Море за окном шуршало бесконечной, вечной песней. «Я ведь тогда поехал, и о венчании нашем договорился, — шепнул Виллем, обнимая жену. Ее бронзовые, еще короткие локоны лежали у него на плече. «И в таверну, где мы должны были свадебную ночь провести».
— Расскажи, — в темноте ее глаза блестели, как у кошки.
— Там совсем маленькая комната, — он наклонился и стал целовать ее, — медленно, всю, — от томно опущенных, щекочущих его губы ресниц, до маленькой груди и ниже, — к плоскому животу, ниже, туда, где все было — как и снилось ему, — горячим и гладким. «Одна кровать, и больше ничего. Как здесь, — он усмехнулся, обведя рукой крохотную каморку под крышей постоялого двора, где они спали.
— Больше ведь ничего и не надо, — Марта пропустила пальцы сквозь его волосы и попросила:
«Еще, еще, пожалуйста!».
— Я тоже так подумал, — он делал все медленно, так медленно, что она, наконец, уцепившись пальцами за простыню, прошептала: «Я не могу больше, Виллем, ну пожалуйста, можно мне!».
— Сначала я сделаю все, что я хочу, — он поднял руку вверх и почувствовал, как жена целует его пальцы. «Потому что я слишком долго ждал, Марта, слишком долго. Я ведь четырнадцать лет видел тебя во снах, любовь моя. А потом, — он на мгновение остановился и полюбовался ей, — обнаженной, с рассыпавшимися по белой подушке волосами, — мы все сделаем вместе».
— И так будет всегда? — она приподнялась, и Виллем, обняв ее, устраивая ее ноги у себя на плечах, ответил: «Ну конечно, мы ведь теперь всегда все будем делать вместе». Она двинулась навстречу и мужчина, приникнув к ее губам, прошептал: «Господи, как я хочу тебя!».
— Я тоже, — одним дыханием застонала она, и, чувствуя, как раскрывается ее тело — для него, — повторила: «Я тоже, любимый».

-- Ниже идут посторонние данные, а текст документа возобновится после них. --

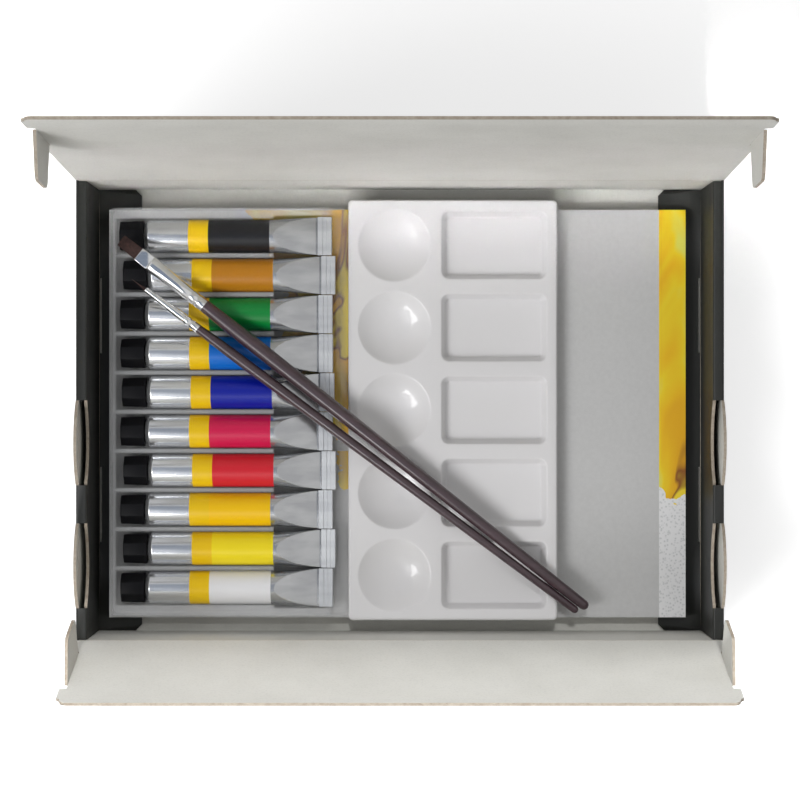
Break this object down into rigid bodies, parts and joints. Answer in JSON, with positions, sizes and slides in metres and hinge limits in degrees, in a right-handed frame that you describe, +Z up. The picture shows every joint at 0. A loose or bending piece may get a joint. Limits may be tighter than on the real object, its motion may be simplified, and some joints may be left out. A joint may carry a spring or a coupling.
{
  "type": "paint set",
  "caption": "Open board carton with two eared closing flaps, holding a paper pad, a clear tray of metal paint tubes, a mixing palette and two long brushes.",
  "frame": {"origin": "centre of the carton's underside, at the height of the surface it stands on", "axes": "+X along the carton's length towards the bare end of the pad, +Y towards the long closing flap, +Z up out of the carton"},
  "size_m": [0.3232, 0.2628, 0.2311],
  "materials": {
    "board_liner": "matt uncoated liner",
    "board_print": "black print with a soft sheen",
    "grey_board": "matt grey board",
    "canvas_paper": "matt, canvas texture",
    "cover_card": "smooth print",
    "spine_glue": "matt padding glue",
    "palette_plastic": "gloss moulded",
    "tray_film": "clear thermoformed film",
    "tube_metal": "satin with a printed jacket",
    "cap_plastic": "satin black moulded",
    "ferrule_metal": "polished plate",
    "handle_lacquer": "gloss lacquer",
    "bristle": "dark fine hair",
    "paint_01_wet": "wet paint",
    "paint_02_wet": "wet paint",
    "paint_03_wet": "wet paint",
    "paint_04_wet": "wet paint",
    "paint_05_wet": "wet paint",
    "paint_06_wet": "wet paint",
    "paint_07_wet": "wet paint",
    "paint_08_wet": "wet paint",
    "paint_09_wet": "wet paint",
    "paint_10_wet": "wet paint"
  },
  "bodies": {
    "carton": {"carton_floor": "board_liner", "carton_back_wall": "board_liner", "carton_front_wall": "board_liner", "carton_left_rolled_wall": "board_print", "carton_right_rolled_wall": "board_print", "carton_corner_tabs": "board_liner"},
    "long_flap": {"long_flap": "board_liner"},
    "long_flap_left_ear": {"long_flap_left_ear": "board_liner"},
    "long_flap_right_ear": {"long_flap_right_ear": "board_liner"},
    "short_flap": {"short_flap": "board_liner"},
    "short_flap_left_ear": {"short_flap_left_ear": "board_liner"},
    "short_flap_right_ear": {"short_flap_right_ear": "board_liner"},
    "pad": {"pad_back_board": "grey_board", "pad_sheets": "canvas_paper", "pad_cover": "cover_card", "pad_spine": "spine_glue"},
    "palette": {"mixing_palette": "palette_plastic"},
    "tray": {"tube_tray": "tray_film"},
    "tube_01": {"tube_01": "tube_metal", "paint_01": "paint_01_wet"},
    "cap_01": {"cap_01": "cap_plastic"},
    "tube_02": {"tube_02": "tube_metal", "paint_02": "paint_02_wet"},
    "cap_02": {"cap_02": "cap_plastic"},
    "tube_03": {"tube_03": "tube_metal", "paint_03": "paint_03_wet"},
    "cap_03": {"cap_03": "cap_plastic"},
    "tube_04": {"tube_04": "tube_metal", "paint_04": "paint_04_wet"},
    "cap_04": {"cap_04": "cap_plastic"},
    "tube_05": {"tube_05": "tube_metal", "paint_05": "paint_05_wet"},
    "cap_05": {"cap_05": "cap_plastic"},
    "tube_06": {"tube_06": "tube_metal", "paint_06": "paint_06_wet"},
    "cap_06": {"cap_06": "cap_plastic"},
    "tube_07": {"tube_07": "tube_metal", "paint_07": "paint_07_wet"},
    "cap_07": {"cap_07": "cap_plastic"},
    "tube_08": {"tube_08": "tube_metal", "paint_08": "paint_08_wet"},
    "cap_08": {"cap_08": "cap_plastic"},
    "tube_09": {"tube_09": "tube_metal", "paint_09": "paint_09_wet"},
    "cap_09": {"cap_09": "cap_plastic"},
    "tube_10": {"tube_10": "tube_metal", "paint_10": "paint_10_wet"},
    "cap_10": {"cap_10": "cap_plastic"},
    "flat_brush": {"flat_brush_handle": "handle_lacquer", "flat_brush_ferrule": "ferrule_metal", "flat_brush_hair": "bristle"},
    "round_brush": {"round_brush_handle": "handle_lacquer", "round_brush_ferrule": "ferrule_metal", "round_brush_hair": "bristle"}
  },
  "joints": [
    {"name": "long_flap_fold", "type": "hinge", "parent": "carton", "child": "long_flap", "pos_m": [0, 0.11525, 0.05435], "axis": [-1, 0, 0], "range_deg": [-93, 80]},
    {"name": "short_flap_fold", "type": "hinge", "parent": "carton", "child": "short_flap", "pos_m": [0, -0.11525, 0.0528], "axis": [1, 0, 0], "range_deg": [-106, 60]},
    {"name": "long_flap_left_ear_fold", "type": "hinge", "parent": "long_flap", "child": "long_flap_left_ear", "pos_m": [-0.1578, 0.12138, 0.18561], "axis": [0, -0.0523, -0.9986], "range_deg": [0, 90]},
    {"name": "long_flap_right_ear_fold", "type": "hinge", "parent": "long_flap", "child": "long_flap_right_ear", "pos_m": [0.1578, 0.12138, 0.18561], "axis": [0, 0.0523, 0.9986], "range_deg": [0, 90]},
    {"name": "short_flap_left_ear_fold", "type": "hinge", "parent": "short_flap", "child": "short_flap_left_ear", "pos_m": [-0.1578, -0.12495, 0.08934], "axis": [0, -0.2756, 0.9613], "range_deg": [0, 90]},
    {"name": "short_flap_right_ear_fold", "type": "hinge", "parent": "short_flap", "child": "short_flap_right_ear", "pos_m": [0.1578, -0.12495, 0.08934], "axis": [0, 0.2756, -0.9613], "range_deg": [0, 90]},
    {"name": "pad_lift", "type": "slide", "parent": "carton", "child": "pad", "axis": [0, 0, 1], "range_m": [0, 0.08]},
    {"name": "palette_lift", "type": "slide", "parent": "pad", "child": "palette", "axis": [0, 0, 1], "range_m": [0, 0.05]},
    {"name": "tray_lift", "type": "slide", "parent": "palette", "child": "tray", "axis": [0, 0, 1], "range_m": [0, 0.05]},
    {"name": "tube_06_lift", "type": "slide", "parent": "tray", "child": "tube_06", "axis": [0, 0, 1], "range_m": [0, 0.03]},
    {"name": "tube_05_lift", "type": "slide", "parent": "tube_06", "child": "tube_05", "axis": [0, 0, 1], "range_m": [0, 0.03]},
    {"name": "tube_04_lift", "type": "slide", "parent": "tube_05", "child": "tube_04", "axis": [0, 0, 1], "range_m": [0, 0.03]},
    {"name": "tube_03_lift", "type": "slide", "parent": "tube_04", "child": "tube_03", "axis": [0, 0, 1], "range_m": [0, 0.03]},
    {"name": "tube_02_lift", "type": "slide", "parent": "tube_03", "child": "tube_02", "axis": [0, 0, 1], "range_m": [0, 0.03]},
    {"name": "tube_01_lift", "type": "slide", "parent": "tube_02", "child": "tube_01", "axis": [0, 0, 1], "range_m": [0, 0.03]},
    {"name": "tube_07_lift", "type": "slide", "parent": "tray", "child": "tube_07", "axis": [0, 0, 1], "range_m": [0, 0.03]},
    {"name": "tube_08_lift", "type": "slide", "parent": "tray", "child": "tube_08", "axis": [0, 0, 1], "range_m": [0, 0.03]},
    {"name": "tube_09_lift", "type": "slide", "parent": "tray", "child": "tube_09", "axis": [0, 0, 1], "range_m": [0, 0.03]},
    {"name": "tube_10_lift", "type": "slide", "parent": "tray", "child": "tube_10", "axis": [0, 0, 1], "range_m": [0, 0.03]},
    {"name": "flat_brush_lift", "type": "slide", "parent": "tube_01", "child": "flat_brush", "axis": [0, 0, 1], "range_m": [0, 0.06]},
    {"name": "round_brush_lift", "type": "slide", "parent": "tube_01", "child": "round_brush", "axis": [0, 0, 1], "range_m": [0, 0.06]},
    {"name": "cap_01_turn", "type": "hinge", "parent": "tube_01", "child": "cap_01", "pos_m": [-0.1428, 0.0889, 0.02055], "axis": [-1, 0, 0], "range_deg": [0, 540]},
    {"name": "cap_02_turn", "type": "hinge", "parent": "tube_02", "child": "cap_02", "pos_m": [-0.141, 0.06896, 0.02055], "axis": [-1, 0, 0], "range_deg": [0, 540]},
    {"name": "cap_03_turn", "type": "hinge", "parent": "tube_03", "child": "cap_03", "pos_m": [-0.1424, 0.04902, 0.02055], "axis": [-1, 0, 0], "range_deg": [0, 540]},
    {"name": "cap_04_turn", "type": "hinge", "parent": "tube_04", "child": "cap_04", "pos_m": [-0.1422, 0.02908, 0.02055], "axis": [-1, 0, 0], "range_deg": [0, 540]},
    {"name": "cap_05_turn", "type": "hinge", "parent": "tube_05", "child": "cap_05", "pos_m": [-0.1415, 0.00914, 0.02055], "axis": [-1, 0, 0], "range_deg": [0, 540]},
    {"name": "cap_06_turn", "type": "hinge", "parent": "tube_06", "child": "cap_06", "pos_m": [-0.1423, -0.0108, 0.02055], "axis": [-1, 0, 0], "range_deg": [0, 540]},
    {"name": "cap_07_turn", "type": "hinge", "parent": "tube_07", "child": "cap_07", "pos_m": [-0.1407, -0.03074, 0.02055], "axis": [-1, 0, 0], "range_deg": [0, 540]},
    {"name": "cap_08_turn", "type": "hinge", "parent": "tube_08", "child": "cap_08", "pos_m": [-0.1423, -0.05068, 0.02055], "axis": [-1, 0, 0], "range_deg": [0, 540]},
    {"name": "cap_09_turn", "type": "hinge", "parent": "tube_09", "child": "cap_09", "pos_m": [-0.1409, -0.07062, 0.02055], "axis": [-1, 0, 0], "range_deg": [0, 540]},
    {"name": "cap_10_turn", "type": "hinge", "parent": "tube_10", "child": "cap_10", "pos_m": [-0.1422, -0.09056, 0.02055], "axis": [-1, 0, 0], "range_deg": [0, 540]}
  ]
}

Он проснулся от какого-то шуршания за дверью, и, еще не открывая глаз, пошарил рядом с собой — кровать была пуста. Виллем зевнул и, вдохнув запах жасмина, что шел от подушки, увидев, что ее нет в комнате, озабоченно спросил: «С тобой все в порядке?».
Марта, что стояла на коленях над тазом в чулане, откашлялась, и, прополоскав рот, сказала:
«Да».
Она появилась на пороге, краснея, комкая ворот простой рубашки и сказала: «Съела что-то».
— Да? — Виллем поднял бровь. «А я уж думал — та самая морская болезнь».
— На суше ее не бывает, — проворчала Марта, устраиваясь рядом с ним.
— А сколько она обычно длится, кстати? — Виллем посмотрел на рубашку и заметил:
«Совершенно незачем было ее надевать, любовь моя. Дай-ка, — его руки потянулись к вороту. «Ну, болезнь эта?»
— Два-три месяца, — ответила жена, и скользнула под одеяло, прижавшись к нему спиной.
«Согрей-ка меня, — шепнула она, — а то хоть и лето, но все равно — утром прохладно».
— С удовольствием, — сказал Виллем, и, не удержавшись, шепнул ей на ухо: «А если я по-разному буду тебя согревать, моя дорогая мадам де ла Марк?».
— Все, что ты хочешь, — Марта потянулась к нему и поцеловала — долго и нежно.